For the past 15 years pilot, Alistair Feakin, has flown holidaymakers across the globe. Now he spends his time collecting donations and fixing warehouses as the new Managing Director and Chair of Trustees at Salford Foodbank.
“At the beginning of March this year I was employed by Flybe and was an airline Captain flying the Embraer Jet 175 and 195, a job I had done for almost 15 years. Very sadly as Covid-19 began to take hold, Flybe’s bookings dramatically plummeted and eventually the money ran out and forced the company into administration.” Alistair explained, as he reflects on the past tough nine months.
Flybe was the largest regional independent airline in Europe.
The airline had employed around 2,400 staff across the UK. Alistair is one of the unfortunate “majority” of the staff made redundant as of 5 March 2020.
Alistair has received redundancy pay and has relied on inheritance money from his late Father.
His wife, Charity, has continued working to support the family.
Despite his misfortunes, Alistair has an undeniably upbeat and positive attitude.
He comes across as resilient and is no stranger to a career diversion, as he started out as a builder.
“I used to work for a building society!” He explained.
Alistair then passed 14 commercial exams with 15 hours of self-study for two years to begin his commercial flight training. He said:
“I then quit my job with the building society and did the commercial flight training over a period of about four months.
“A few months later I became a full-time flying instructor at Barton aerodrome. Eventually, I got a job as a first officer with British Airways Citiexpress which I did for two years.
“This company was then acquired by Flybe and they made me a Captain which I did for 13 years.”
Albania, France, Sweden, Greece, Portugal, Spain, and Italy are just a few of the many destinations that have met Alistair and his planes.
With his newfound free time, he’s thrown himself into volunteering in Salford.
Alistair has been involved with Salford Foodbank for several years through his church, Go Church Manchester.
Last year, the Foodbank struggled to get help.

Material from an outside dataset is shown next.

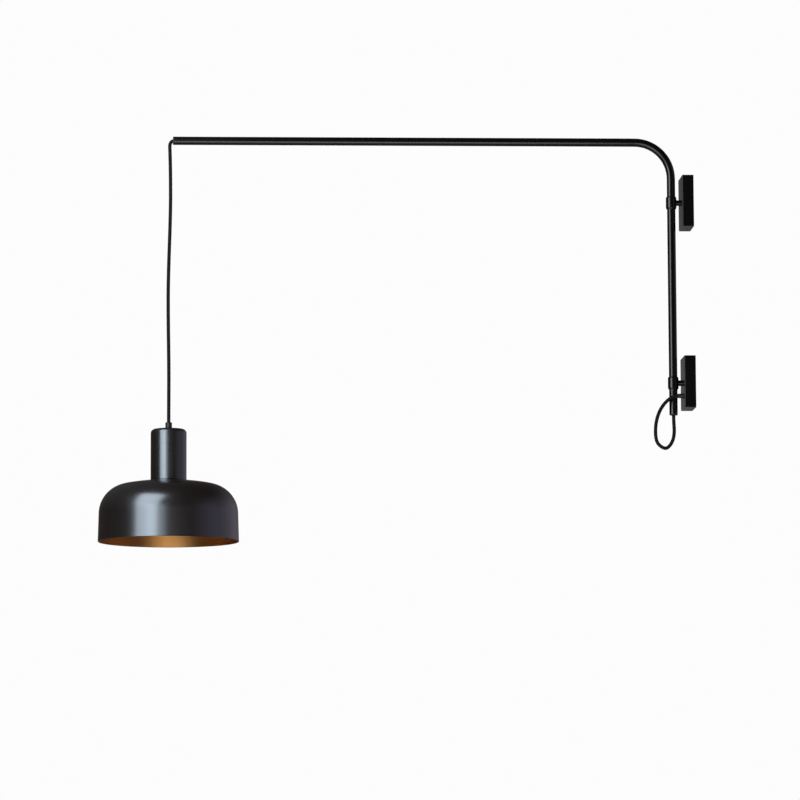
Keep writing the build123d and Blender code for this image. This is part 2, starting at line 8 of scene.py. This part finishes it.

In early March, new volunteers and financial support from the public and corporates meant that the Foodbank was able to get back up and running. However, the nationwide lockdown on 23 March meant that employees Iain Wight, Salford Foodbank’s manager and distribution centre’s co-ordinator Mervyn Gledhill had to isolate as they were over 70.
The Salford Pilot, who studied at the University of Salford, was asked to step in and help with collections. He recalls:
“So I was asked if I would help with the supermarkets’ donations for the six supermarkets we collect from. This I did initially with Keith a local pastor and later I did it every Wednesday with the Manchester United Foundation.”
At this time, Peel Buildings and Land donated a warehouse to the foodbank, but it wasn’t in good condition. So Alistair put his builder’s hat on and began renovating the warehouse. He said:
“I went down a few days later and immediately knew that I could help! I ended up spending all of April, May and most of June renovating the place! There were walls to be taken down, walls to be put up, a kitchen to go in, ceiling construction, carpeting etcetera as well as the whole place needing decoration from top to bottom.
“It was hard work and some very late finishes but on the 19th June, the warehouse was fully open a whole 11 days ahead of schedule!
“All that remained then was for our old facilities to be cleared and handed back to the council which we did in August.”
All these efforts did not go unnoticed. The board of trustees appointed Alistair as a director and shortly after it was decided that Alistair would become the new Managing Director and Chair of Trustees for Salford Foodbank. He said:
“This is a tremendously fulfilling role and whilst I don’t earn any money from it, I know that it is very worthwhile and together with the rest of the team we are making a real difference to the lives of people in crisis. It has also allowed me to transfer my management skills of being an airline Captain into another completely different area!”
Iain Wight, Foodbank manager, couldn’t be more thankful that Alistair has joined them. He remarks:
“When Alistair joined our new team at Salford Foodbank, he added value from day one. Not just with his considerable practical skills – but with his very positive ‘can do’ approach to all the challenges thrown up during this pandemic…
“We thank God for adding him to our team.”
Alistair hasn’t forgotten about life in the sky. Having just renewed his pilot’s license Alistair hopes to return to the cockpit next year:
“Who knows, when things in the economy improve and people are flying again I may be able to get an interview for another flying job and they might even ask me – “so what did you do after being made redundant?”. I’m confident I will be able to give a very good answer!”